With Christian faith, it is different. Yet I have a hard time finding even Christians who seem to be able to make the connection. I mentioned earlier the religious believer who finds no connection between here and the hereafter. That is every bit as discouraging as cosmology, I suppose. Perhaps it is even a response to cosmology. If modern science confirms nothing in Christian belief, maybe the only way out for Christians is to separate this world and the next into utterly distinct realities. But this, in my view, is to deny the doctrine of creation. It is to say that everything we see now, all of this conserved matter and energy, is essentially arbitrary. The creationists, for all of their faults, at least have the right instinct on this point.

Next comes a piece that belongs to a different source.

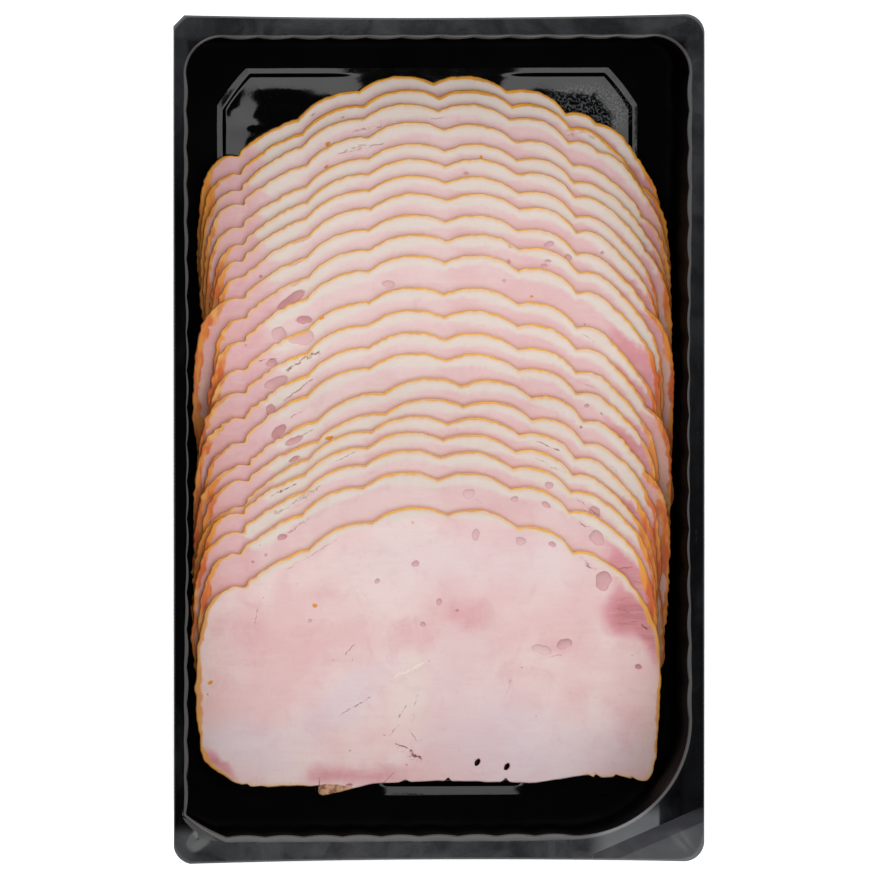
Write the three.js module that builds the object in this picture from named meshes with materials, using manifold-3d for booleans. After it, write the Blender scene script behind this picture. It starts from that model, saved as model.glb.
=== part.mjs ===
// Pack of sliced cooked ham: a black thermoformed tray and twenty-two slices laid in a fan.
// Millimetres, +Z up. The origin is on the ground under the middle of the tray, +Y points to the
// far end, where the first slice lies, and the last slice lies on top at the near end.
import * as THREE from "three";
import { mergeVertices } from "three/addons/utils/BufferGeometryUtils.js";
import Module from "manifold-3d";

const wasm = await Module();
wasm.setup();

// ---- driving dimensions: the tray ----
const SHEET = 0.7; // wall of the formed sheet
const TRAY_HEIGHT = 30;
const FLANGE = { halfWidth: 83.2, halfLength: 132, bow: 1.0 }; // the ends bow in by that much
const FLANGE_CORNERS = [6.4, 6.0, 3.4, 5.2]; // near right, far right, far left, near left
const MOUTH = { halfWidth: 78.7, halfLength: 124.3 }; // the cavity where it meets the flange
const MOUTH_CORNERS = [33, 11, 11, 14]; // the near right one is cut back for the peel corner
const MOUTH_BEVEL = 1.3;
const DRAFT = 0.9; // how far a wall comes in on its way down
const FOOT_RADIUS = 3;
const FLUTE_PITCH = 11.6;
const FLUTE_DEPTH = 0.6;
const PANEL = { halfWidth: 65.1, halfLength: 113, chamferX: 9, chamferY: 11.5, rise: 1.8, bevel: 2 };
const DIMPLE = { radius: 2.6, depth: 1.2, fromSide: 7.6, fromEnd: 7.4 };

// ---- driving dimensions: the slices ----
const SLICE = 1.4; // thickness of a slice
const LAYER = 1.55; // from one slice to the next one up
const CLEARANCE = 0.2; // under the first slice
const FIRST_FAR_EDGE = 111.4;
// One row a slice, from the first up: how much nearer it lies than the one under it, how far its
// crown leans to the right, how far the whole slice lies to the right, how much wider it is than
// the outline, how much fuller its right shoulder is, how far its left side and its right side are
// drawn in, how deep its left and right flanks sink, and how far its near right corner sticks out.
const SLICES = [
  [0, -3, 0.2, 1.01, 5, 1.6, 0, -1.2, -2.6, 0],
  [4.2, -1.5, 0.4, 1.012, 4.5, 1.9, -1, 0.8, 2.4, 0],
  [4.3, -2, 0.1, 1.008, 4.5, 2.1, -1.2, 2.2, -3, 0],
  [5.5, -0.5, 0.5, 1.01, 0.5, 2.6, -1, 0, 0.5, 0],
  [6.7, -0.5, 0.4, 1.014, 4, 3.4, -0.4, 0.6, -0.8, 0],
  [4.7, -1, 0.9, 1.016, 4.5, 4.2, 0, 1.6, 0.9, 0],
  [5, -1, 0.7, 1.02, 2.5, 4.6, 3.6, 1.5, 2.2, 0],
  [5.5, -1, 1, 1.018, 4, 4.6, 4, 1, 3, 0],
  [6.5, -1.5, 0.8, 1.02, 3.5, -0.8, -0.2, 0.7, 2.4, 0.8],
  [6.1, -1.5, 1.1, 1.019, 4.5, 4, 3.4, 0.8, 2.7, 5.4],
  [6.5, -2, 0.9, 1.021, 5, 3.4, 4, 1.7, 2.3, 0],
  [9.8, -2.5, 1.1, 1.017, 3, 2.6, 4.2, 0, 5.1, 0],
  [7, -2.5, 0.8, 1.018, 3.5, 0.4, 0, 0.5, 4.2, 0],
  [6.8, -2.5, 0.9, 1.014, 2.5, -0.8, 3.6, 2.2, 3.2, 2.6],
  [6.4, -2, 0.5, 1.015, 2.5, 1.6, 3.6, 4, 1.8, 0],
  [7.8, 3, 0.6, 1.01, 0, -0.8, -0.4, 3, 2, 0],
  [6.4, 4, 0.1, 1.012, -1.5, 1.4, 2, 0.6, 0.6, 2.8],
  [5.5, -1, 0.3, 1.008, 1, -0.9, 3, 4.5, 2.6, 0],
  [5, -2, -0.2, 1.01, 0.5, 1.2, 2.8, 0, 2.6, 0],
  [5.5, -3, 0, 1.006, 1, -0.8, 2.8, 0.5, 0.4, 0],
  [7, -3.5, -0.3, 1.008, 3, 1.2, 2.6, 0, 0, 0],
  [10.9, 0, -0.4, 1, -1, 0.4, 0.6, -0.8, -0.6, 0],
];
const COUNT = SLICES.length;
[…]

The key, it seems to me, is to embrace a higher ontological status for things beyond matter and energy. When we look at objects in the "real world," we are seeing more than just physical objects. Their properties go beyond size, shape, mass, temperature, and the like; they also include meaning, purpose, value, and beauty. After all, why should physical properties get any special privilege? We see them just as much "out there," where the earth is small, as we do here in our own little world. The earth is all the more beautiful seen from space. When we gaze out into the cosmos, does not our heart whisper to us that it all has a sublime purpose? Why should a super nova appear so wonderful? It is certainly not because it serves some evolutionary purpose.

I suppose this is nothing more than a romantic discourse without the support of any rigorous arguments, but the alternative seems to me no more rigorously defended. The only reason to believe that our universe is meaningless is out of a desire to be cautious, to resist romanticism because it feels too self-indulgent. I confess I feel a bit self-indulgent as I write these things. Maybe it's all just a fantasy to keep me going.

Or maybe, on the other hand, it actually takes quite a lot of self-discipline to take the universe seriously, as a place illumined with meaning and not just an arbitrary assemblage of matter where we can make our mark however we want. It's both inspiring and frightening to believe in God. If the universe was created for a purpose, and we are working against that purpose, we have nowhere to run from Him. That means our freedom has somewhat high stakes. It is not given to us for our mere amusement.